In the following case the SEC alleges that three executives schemed to fleece elderly investors. Take a look at the details of this case in the case below excerpted from the SEC web site:

“Washington, D.C., March 16, 2011 – The Securities and Exchange Commission today charged three senior executives at Akron, Ohio-based Fair Finance Company with orchestrating a $230 million fraudulent scheme involving at least 5,200 investors – many of them elderly.
The SEC alleges that after purchasing Fair Finance Company, chief executive officer Timothy S. Durham, chairman James F. Cochran, and chief financial officer Rick D. Snow deceived investors while selling them interest-bearing certificates. Fair Finance had previously operated for decades as a privately-held consumer finance company. But under the guise of loans, Durham and Cochran schemed to divert investor proceeds to themselves and others as well as struggling and unprofitable entities that they controlled. Durham and Cochran further misused investor funds to buy classic cars and other luxury items to enhance their own lavish lifestyles.

In a parallel criminal proceeding, the U.S. Department of Justice today unsealed criminal charges against Durham, Cochran and Snow for the same alleged misconduct.
“These executives looted Fair Finance and exploited unsuspecting investors who trusted the company to prudently invest their funds as it had done for decades,” said Robert Khuzami, Director of the SEC’s Division of Enforcement. “To add insult to injury, they squandered the stolen funds on such extravagances as multiple homes, a private jet, a yacht and more than 40 classic and exotic cars.”
According to the SEC’s complaint filed in U.S. District Court for the Southern District of Indiana, Fair Finance historically raised funds by selling interest-bearing certificates to investors and using the proceeds to purchase and service discounted consumer finance contracts. Following the 2002 purchase, Durham and Cochran funneled millions of dollars to themselves and their related companies. By November 2009, Durham, Cochran and their related businesses owed Fair Finance more than $200 million, which accounted for approximately 90 percent of Fair Finance’s total loan portfolio.
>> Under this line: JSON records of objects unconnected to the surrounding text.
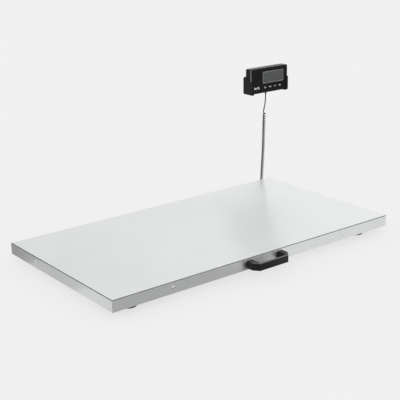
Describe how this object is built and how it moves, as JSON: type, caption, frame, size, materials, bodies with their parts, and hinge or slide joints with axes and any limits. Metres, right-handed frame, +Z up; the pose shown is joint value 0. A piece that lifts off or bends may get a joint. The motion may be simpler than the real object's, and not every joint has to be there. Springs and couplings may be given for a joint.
{
  "type": "animal weighing scale",
  "caption": "Low steel platform scale for animals, with a carrying handle, levelling feet and an indicator in a wall cradle on a curly cord.",
  "frame": {"origin": "on the floor under the middle of the platform, between the four feet", "axes": "+X along the platform's long side to the indicator's end, +Y from the handle to the wall, +Z up"},
  "size_m": [1.036, 0.5917, 0.4125],
  "materials": {
    "brushed_stainless": "brushed",
    "frame_paint": "powder coat, light texture",
    "zinc_steel": "zinc plated",
    "bright_screw": "polished",
    "handle_plastic": "fine moulded texture",
    "brass": "turned",
    "cell_aluminium": "milled",
    "pad_rubber": "moulded, matt",
    "box_plastic": "moulded",
    "gland_nylon": "moulded nylon",
    "cord_jacket": "extruded polyurethane, satin",
    "lead_jacket": "extruded vinyl",
    "case_plastic": "fine spark-eroded texture",
    "cradle_plastic": "fine moulded texture",
    "window_acrylic": "clear, smoke tint",
    "display_glass": "liquid crystal panel",
    "circuit_board": "solder mask",
    "key_rubber": "silicone, printed",
    "cell_wrap": "printed sleeve",
    "contact_nickel": "nickel plated"
  },
  "bodies": {
    "platform": {"deck_cover": "brushed_stainless", "cover_screws": "bright_screw", "rivet_nuts": "zinc_steel", "front_rail": "frame_paint", "back_rail": "frame_paint", "left_rail": "frame_paint", "right_rail": "frame_paint", "left_cross_tube": "frame_paint", "middle_cross_tube": "frame_paint", "right_cross_tube": "frame_paint", "carrying_handle": "handle_plastic", "handle_inserts": "brass", "handle_screws": "zinc_steel", "load_cell_1": "cell_aluminium", "load_cell_2": "cell_aluminium", "load_cell_3": "cell_aluminium", "load_cell_4": "cell_aluminium", "cell_brackets": "frame_paint", "cell_spacers": "cell_aluminium", "cell_screws": "zinc_steel", "lock_nuts": "zinc_steel", "junction_bracket": "frame_paint", "junction_box": "box_plastic", "junction_lid": "box_plastic", "junction_screws": "zinc_steel", "summing_board": "circuit_board", "cell_leads": "lead_jacket", "inner_lead": "cord_jacket", "cable_clips": "gland_nylon", "cable_gland": "gland_nylon", "gland_nut": "gland_nylon", "cradle": "cradle_plastic", "cord_curly_part": "cord_jacket", "cord_lower_lead": "cord_jacket"},
    "foot_1": {"foot_pad_1": "pad_rubber"},
    "stem_1": {"foot_stem_1": "zinc_steel"},
    "foot_2": {"foot_pad_2": "pad_rubber"},
    "stem_2": {"foot_stem_2": "zinc_steel"},
    "foot_3": {"foot_pad_3": "pad_rubber"},
    "stem_3": {"foot_stem_3": "zinc_steel"},
    "foot_4": {"foot_pad_4": "pad_rubber"},
    "stem_4": {"foot_stem_4": "zinc_steel"},
    "indicator": {"front_shell": "case_plastic", "rear_shell": "case_plastic", "display_window": "window_acrylic", "display_module": "display_glass", "main_board": "circuit_board", "keypad_mat": "key_rubber", "dry_cells": "cell_wrap", "battery_contacts": "contact_nickel", "shell_screws": "zinc_steel", "cord_boot": "cord_jacket", "cord_upper_lead": "cord_jacket"},
    "key_1": {"key_1": "key_rubber"},
    "key_2": {"key_2": "key_rubber"},
    "key_3": {"key_3": "key_rubber"},
    "key_4": {"key_4": "key_rubber"},
    "battery_door": {"battery_door": "case_plastic"}
  },
  "joints": [
    {"name": "foot_1_level", "type": "slide", "parent": "platform", "child": "foot_1", "axis": [0, 0, 1], "range_m": [-0.01, 0.002]},
    {"name": "stem_1_turn", "type": "hinge", "parent": "foot_1", "child": "stem_1", "pos_m": [-0.3965, -0.2025, 0], "axis": [0, 0, 1], "range_deg": [-2880, 576]},
    {"name": "foot_2_level", "type": "slide", "parent": "platform", "child": "foot_2", "axis": [0, 0, 1], "range_m": [-0.01, 0.002]},
    {"name": "stem_2_turn", "type": "hinge", "parent": "foot_2", "child": "stem_2", "pos_m": [0.3965, -0.2025, 0], "axis": [0, 0, 1], "range_deg": [-2880, 576]},
    {"name": "foot_3_level", "type": "slide", "parent": "platform", "child": "foot_3", "axis": [0, 0, 1], "range_m": [-0.01, 0.002]},
    {"name": "stem_3_turn", "type": "hinge", "parent": "foot_3", "child": "stem_3", "pos_m": [0.3965, 0.2025, 0], "axis": [0, 0, 1], "range_deg": [-2880, 576]},
    {"name": "foot_4_level", "type": "slide", "parent": "platform", "child": "foot_4", "axis": [0, 0, 1], "range_m": [-0.01, 0.002]},
    {"name": "stem_4_turn", "type": "hinge", "parent": "foot_4", "child": "stem_4", "pos_m": [-0.3965, 0.2025, 0], "axis": [0, 0, 1], "range_deg": [-2880, 576]},
    {"name": "indicator_lift", "type": "slide", "parent": "platform", "child": "indicator", "axis": [0, 0, 1], "range_m": [0, 0.06], "deforming": ["cord_curly_part"]},
    {"name": "key_1_press", "type": "slide", "parent": "indicator", "child": "key_1", "axis": [0, 1, 0], "range_m": [0, 0.0008], "stiffness_N_per_m": 1500, "springref_m": -0.0006},
    {"name": "key_2_press", "type": "slide", "parent": "indicator", "child": "key_2", "axis": [0, 1, 0], "range_m": [0, 0.0008], "stiffness_N_per_m": 1500, "springref_m": -0.0006},
    {"name": "key_3_press", "type": "slide", "parent": "indicator", "child": "key_3", "axis": [0, 1, 0], "range_m": [0, 0.0008], "stiffness_N_per_m": 1500, "springref_m": -0.0006},
    {"name": "key_4_press", "type": "slide", "parent": "indicator", "child": "key_4", "axis": [0, 1, 0], "range_m": [0, 0.0008], "stiffness_N_per_m": 1500, "springref_m": -0.0006},
    {"name": "battery_door_slide", "type": "slide", "parent": "indicator", "child": "battery_door", "axis": [0, 0, 1], "range_m": [0, 0.05]}
  ],
  "couplings": [
    {"joint": "stem_1_turn", "follows": "foot_1_level", "rad_per_m": 5026.5},
    {"joint": "stem_2_turn", "follows": "foot_2_level", "rad_per_m": 5026.5},
    {"joint": "stem_3_turn", "follows": "foot_3_level", "rad_per_m": 5026.5},
    {"joint": "stem_4_turn", "follows": "foot_4_level", "rad_per_m": 5026.5}
  ]
}
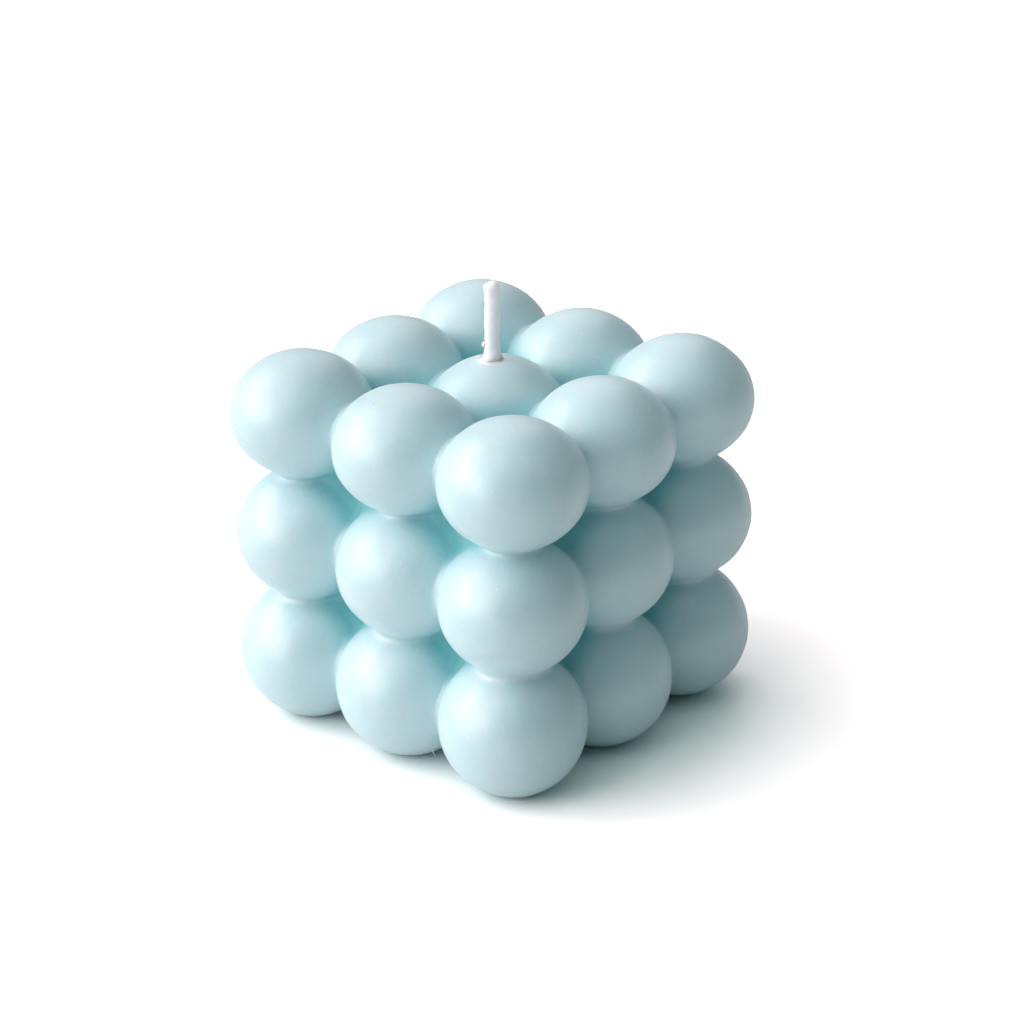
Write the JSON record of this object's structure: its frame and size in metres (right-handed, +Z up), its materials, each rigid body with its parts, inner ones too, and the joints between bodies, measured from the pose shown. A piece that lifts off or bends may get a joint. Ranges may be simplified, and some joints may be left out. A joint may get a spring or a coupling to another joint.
{
  "type": "cube candle",
  "caption": "Cube-shaped wax candle cast as a block of fused balls with small necks and closed pits between them, one waxed cotton wick standing from the ball at the middle of the top.",
  "frame": {"origin": "middle of the base, on the surface the candle stands on", "axes": "+Z up along the wick, X and Y square to the sides of the block"},
  "size_m": [0.0602, 0.06, 0.0667],
  "materials": {
    "wax": "smooth cast wax, powder blue, satin and slightly see-through, deeper teal in the pits",
    "wick": "white braided cotton soaked in wax"
  },
  "bodies": {
    "root": {"wax_body": "wax", "wick": "wick"}
  },
  "joints": []
}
The SEC alleges that Durham and Cochran knew that neither they nor their related companies had the earnings, collateral or other resources to ensure repayment on the purported loans. As CFO, Snow knew or was reckless in not knowing that neither Durham and Cochran nor their entities could repay the funds they took from Fair Finance. Nonetheless, they continued to raise hundreds of millions of dollars from investors by using false and misleading financial statements and other information contained in the offering circulars to deceive investors about Fair Finance’s true financial condition. Ultimately, Durham, Cochran and their related companies never repaid these loans, and they used new investor proceeds to repay earlier investors in the nature of a Ponzi scheme.
Durham and Cochran also distributed large amounts of money to family members and friends, and misused investor funds to afford mortgages for multiple homes, a $3 million private jet, a $6 million yacht, and classic and exotic cars worth more than $7 million. They also diverted investor money to cover hundreds of thousands of dollars in gambling and travel expenses, credit card bills, and country club dues, and to pay for elaborate parties and other forms of entertainment.
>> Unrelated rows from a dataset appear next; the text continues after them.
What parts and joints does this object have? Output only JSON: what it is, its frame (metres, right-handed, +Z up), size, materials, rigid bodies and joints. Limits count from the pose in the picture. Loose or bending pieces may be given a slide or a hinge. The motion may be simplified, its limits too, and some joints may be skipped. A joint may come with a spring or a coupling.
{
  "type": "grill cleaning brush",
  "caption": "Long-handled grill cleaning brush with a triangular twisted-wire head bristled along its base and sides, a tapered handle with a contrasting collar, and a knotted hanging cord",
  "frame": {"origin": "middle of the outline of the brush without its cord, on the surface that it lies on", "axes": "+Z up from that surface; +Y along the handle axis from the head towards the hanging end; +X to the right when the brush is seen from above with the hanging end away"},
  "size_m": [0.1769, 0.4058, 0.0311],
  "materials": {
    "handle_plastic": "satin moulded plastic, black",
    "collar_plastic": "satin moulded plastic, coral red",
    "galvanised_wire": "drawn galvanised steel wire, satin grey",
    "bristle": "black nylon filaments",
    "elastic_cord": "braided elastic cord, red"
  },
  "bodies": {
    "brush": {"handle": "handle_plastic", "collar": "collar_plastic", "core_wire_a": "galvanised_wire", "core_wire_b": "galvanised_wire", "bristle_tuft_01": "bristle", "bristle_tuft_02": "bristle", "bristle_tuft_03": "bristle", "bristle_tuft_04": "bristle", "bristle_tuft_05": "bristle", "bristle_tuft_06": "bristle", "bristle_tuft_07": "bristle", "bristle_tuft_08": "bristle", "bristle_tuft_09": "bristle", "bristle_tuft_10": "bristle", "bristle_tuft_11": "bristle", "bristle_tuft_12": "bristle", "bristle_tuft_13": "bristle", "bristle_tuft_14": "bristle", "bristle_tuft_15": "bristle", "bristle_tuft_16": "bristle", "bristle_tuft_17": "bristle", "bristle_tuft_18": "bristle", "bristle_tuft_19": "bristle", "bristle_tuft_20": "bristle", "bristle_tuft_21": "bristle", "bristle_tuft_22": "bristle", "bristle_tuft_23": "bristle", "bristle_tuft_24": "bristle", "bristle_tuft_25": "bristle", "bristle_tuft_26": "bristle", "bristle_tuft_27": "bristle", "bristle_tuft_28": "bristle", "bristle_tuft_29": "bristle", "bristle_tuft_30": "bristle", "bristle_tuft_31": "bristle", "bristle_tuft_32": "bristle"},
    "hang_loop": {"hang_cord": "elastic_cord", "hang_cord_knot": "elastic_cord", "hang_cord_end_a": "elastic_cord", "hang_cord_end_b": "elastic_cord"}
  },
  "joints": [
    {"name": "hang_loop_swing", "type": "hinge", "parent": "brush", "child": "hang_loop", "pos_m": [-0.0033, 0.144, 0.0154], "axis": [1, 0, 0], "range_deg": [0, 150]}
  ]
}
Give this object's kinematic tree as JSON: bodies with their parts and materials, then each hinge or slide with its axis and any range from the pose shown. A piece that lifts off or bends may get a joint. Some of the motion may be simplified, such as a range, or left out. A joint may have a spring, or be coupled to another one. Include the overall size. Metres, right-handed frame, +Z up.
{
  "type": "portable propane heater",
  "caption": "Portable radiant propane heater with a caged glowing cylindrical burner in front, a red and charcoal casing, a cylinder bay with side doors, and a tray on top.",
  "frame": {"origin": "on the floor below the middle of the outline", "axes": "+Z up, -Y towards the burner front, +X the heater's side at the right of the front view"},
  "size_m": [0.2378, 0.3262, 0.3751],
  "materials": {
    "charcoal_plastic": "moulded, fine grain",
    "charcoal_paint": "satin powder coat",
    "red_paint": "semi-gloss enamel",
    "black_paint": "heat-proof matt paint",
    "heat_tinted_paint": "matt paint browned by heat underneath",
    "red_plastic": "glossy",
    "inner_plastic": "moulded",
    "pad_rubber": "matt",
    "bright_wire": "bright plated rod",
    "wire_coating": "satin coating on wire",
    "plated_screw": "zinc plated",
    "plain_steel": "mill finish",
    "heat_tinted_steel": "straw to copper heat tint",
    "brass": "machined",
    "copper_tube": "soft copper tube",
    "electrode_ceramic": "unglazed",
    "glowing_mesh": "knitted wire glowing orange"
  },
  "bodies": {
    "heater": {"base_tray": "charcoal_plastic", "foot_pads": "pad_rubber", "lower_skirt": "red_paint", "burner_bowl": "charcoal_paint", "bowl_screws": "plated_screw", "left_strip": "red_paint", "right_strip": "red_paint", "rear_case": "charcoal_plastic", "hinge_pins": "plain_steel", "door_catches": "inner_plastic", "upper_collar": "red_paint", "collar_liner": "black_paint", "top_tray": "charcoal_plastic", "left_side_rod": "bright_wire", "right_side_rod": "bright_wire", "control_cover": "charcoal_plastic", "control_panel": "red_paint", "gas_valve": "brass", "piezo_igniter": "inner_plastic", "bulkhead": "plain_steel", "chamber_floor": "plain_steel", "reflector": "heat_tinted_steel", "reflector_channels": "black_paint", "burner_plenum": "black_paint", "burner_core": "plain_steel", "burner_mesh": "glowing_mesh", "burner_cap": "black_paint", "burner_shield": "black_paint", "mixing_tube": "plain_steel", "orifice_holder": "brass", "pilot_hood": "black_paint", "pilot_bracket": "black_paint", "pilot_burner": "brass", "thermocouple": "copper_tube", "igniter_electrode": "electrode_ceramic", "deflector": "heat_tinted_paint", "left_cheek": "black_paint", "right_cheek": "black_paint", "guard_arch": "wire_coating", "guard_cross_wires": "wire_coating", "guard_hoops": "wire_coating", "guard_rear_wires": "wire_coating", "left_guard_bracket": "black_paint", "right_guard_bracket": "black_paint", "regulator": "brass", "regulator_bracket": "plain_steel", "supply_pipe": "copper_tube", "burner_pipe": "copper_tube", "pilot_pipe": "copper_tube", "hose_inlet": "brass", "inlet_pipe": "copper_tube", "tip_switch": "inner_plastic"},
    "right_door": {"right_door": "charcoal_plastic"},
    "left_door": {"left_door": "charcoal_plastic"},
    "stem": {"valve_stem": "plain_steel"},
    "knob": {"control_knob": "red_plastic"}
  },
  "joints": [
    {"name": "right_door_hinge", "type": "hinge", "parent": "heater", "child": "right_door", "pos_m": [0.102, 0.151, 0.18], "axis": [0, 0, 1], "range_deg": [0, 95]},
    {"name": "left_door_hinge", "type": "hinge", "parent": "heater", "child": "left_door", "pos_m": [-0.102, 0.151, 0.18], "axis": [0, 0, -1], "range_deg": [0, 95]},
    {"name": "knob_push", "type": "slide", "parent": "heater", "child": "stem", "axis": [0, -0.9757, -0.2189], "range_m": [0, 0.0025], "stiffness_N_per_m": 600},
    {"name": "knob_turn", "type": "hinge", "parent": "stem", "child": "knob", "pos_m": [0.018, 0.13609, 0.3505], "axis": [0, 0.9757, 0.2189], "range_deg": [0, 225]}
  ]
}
According to the SEC’s complaint, Durham has residences in Los Angeles and Fortville, Ind.; Cochran resides in McCordsville, Ind.; and Snow lives in Fishers, Ind. Durham currently is the CEO at National Lampoon, and Snow currently is the CFO.
The SEC’s complaint charges Durham, Cochran and Snow with violating Section 17(a) of the Securities Act of 1933, Section 10(b) of the Securities Exchange Act of 1934 and Rule 10b-5 thereunder. The complaint seeks permanent injunctions, disgorgement of ill-gotten gains plus prejudgment interest, penalties and officer and director bars against each of the defendants.
The SEC acknowledges and appreciates the assistance of the U.S. Attorney’s Office for the Southern District of Indiana, the U.S. Department of Justice, Fraud Section, the Federal Bureau of Investigation and the Ohio Division of Securities.”

If you have ever wondered how some people can spend seemingly unlimited amounts of money on personal entertainment well, if the above allegations are true then that question has been answered.